En revanche, ce qui fait grandement difficulté dans l'hypothèse spectaculaire que nous examinons, c'est l'utilisation du terme même de « vie » et de l'analogie de son évolution. Car si le support du Successeur n'est plus le carbone, il n'a plus rien de commun avec la vie telle que nous la connaissons sur la terre. Supposons que ce soit une matière minérale: par exemple, du silicium. Admettons encore que l'électricité nécessaire au fonctionnement de cet immense réseau de réseaux soit autoproduite. Accordons encore beaucoup d'autres « sauts » technologiques. Au sens strict, l'intelligence qui survivrait et même se développerait alors présenterait les qualités et les défauts d'une immense banque de données autoprogrammées, dépourvue de tout ancrage de chair et de sang. Pourquoi, dès lors, parler encore d'une forme nouvelle de vie ? Pourquoi même qualifier cette réalité de « totalement inhumaine » (ce qui fait encore référence à l'humain) ? Pourquoi la nommer « Successeur », comme si le cadre singulier et encore personnalisé d'une « Succession » avait encore un sens à ce niveau ?
Si Jean-Michel Truong a raison (et il n'a pas tout à fait tort), son propos revient à admettre qu'il y aura toujours, au-delà de l'homme, des échanges physiques, informationnels et même peut-être (dans les termes qui furent ceux de Teilhard de Chardin) une forme de « noosphère », c'est-à-dire une aire d'intercommunications supramatérielles, inconcevables à l'intérieur des limites de notre intelligence incarnée.
Il n'y a d'inhumanité que pour l'homme et en référence à l'idée qu'il se fait de sa propre humanité. Que l'actuelle mise en place de la « Net-mondialisation » soit très largement inhumaine, transgressant les limites et les ancrages qui ont fait l'« humus » de l'homme tel que nous le connaissons, ce n'est pas niable. Mais c'est justement toujours l'homme qui échange toutes ces informations et surtout qui proteste, s'insurge, s'angoisse de ne plus reconnaître ni son visage, ni ses marques dans l'évolution qui l'emporte. Même lorsqu'on parle d'une réalité « totalement inhumaine », l'adverbe « totalement » n'arrive pas à effacer la référence à l'humain. Cela ne signifie nullement qu'il n'y a pas ni qu'il ne peut advenir une réalité totalement autre (que savons-nous de ce qui « se passe » aux confins de l'univers ?), mais cela témoigne toujours de la spécificité de la conscience humaine: celle-ci se pose en s'opposant, s'affirme en se dépassant; en ce sens, elle ne peut s'extraire absolument de soi, elle ne peut s'abstraire complètement de la relation singulière qui la lie aux choses et à elle-même - qu'on nomme ce lien irremplaçable « subjectivité » ou « ouverture à l'Être ». C'est dire que, si la disparition de l'humain n'a rien d'impossible, elle reste aussi inconcevable à l'homme en son contenu que ce qui l'attend (ou ne l'attend pas) au-delà de sa disparition physique : si je décide de me donner la mort, je ne sais pas vraiment ce que je me « donne » :je sais seulement ce que je refuse. Ce qui est vrai pour l'individu ne l'est pas moins pour l'humanité dans son ensemble.

 

© Dominique Janicaud, L'homme va-t-il dépasser l'humain ?,  Bayard, Paris 2002, p. 50 à 55.

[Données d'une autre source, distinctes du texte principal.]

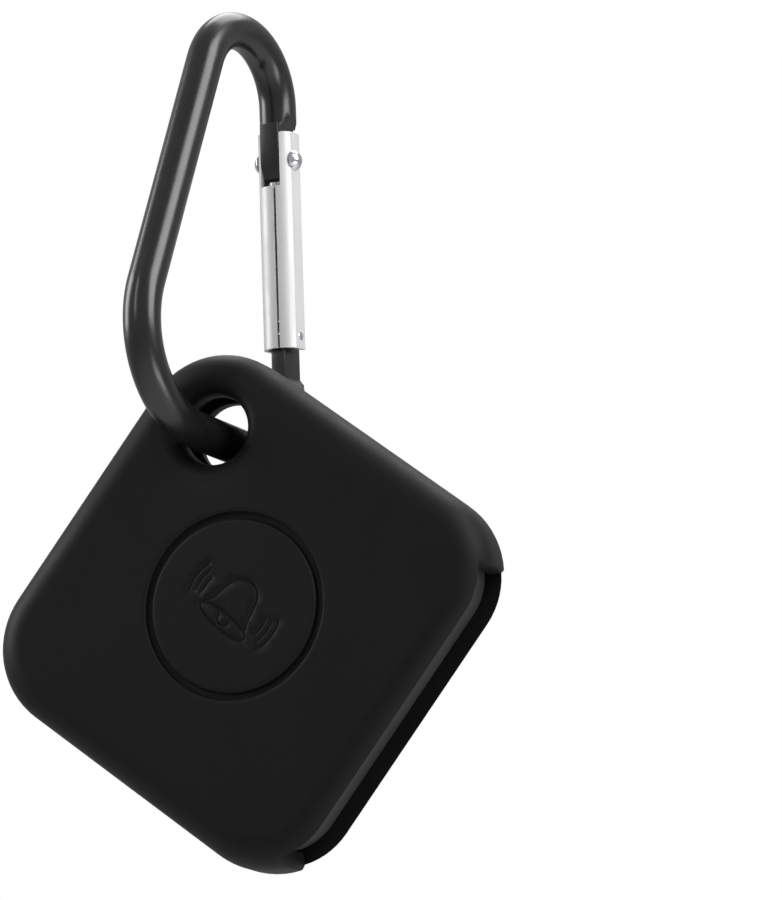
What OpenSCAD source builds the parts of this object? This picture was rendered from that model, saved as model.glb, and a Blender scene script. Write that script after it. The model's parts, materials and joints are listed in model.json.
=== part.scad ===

1. C'est une hypothèse déjà formulée par Bill Joy, cité par Edgar Morin, L'identité humaine, Paris, Le Seuil, 2001, p. 232.
2. Voir Jean-Michel Truong, op. cit., p. 49-50.
3. Voir le livre d'Edgar Morin, Le paradigme perdu: la nature humaine, Paris, Points-Seuil, 1973: « Ce qui meurt aujourd'hui, ce n'est pas la notion d'homme, mais une notion insulaire de l'homme » (p. 211). Il ne faut plus se contenter de penser l'homme à partir de lui-même et de ses caractères censés être permanents, mais le resituer dans l'évolution des vivants, par rapport à son environnement, ainsi qu'en ses différences ethniques et socioculturelles.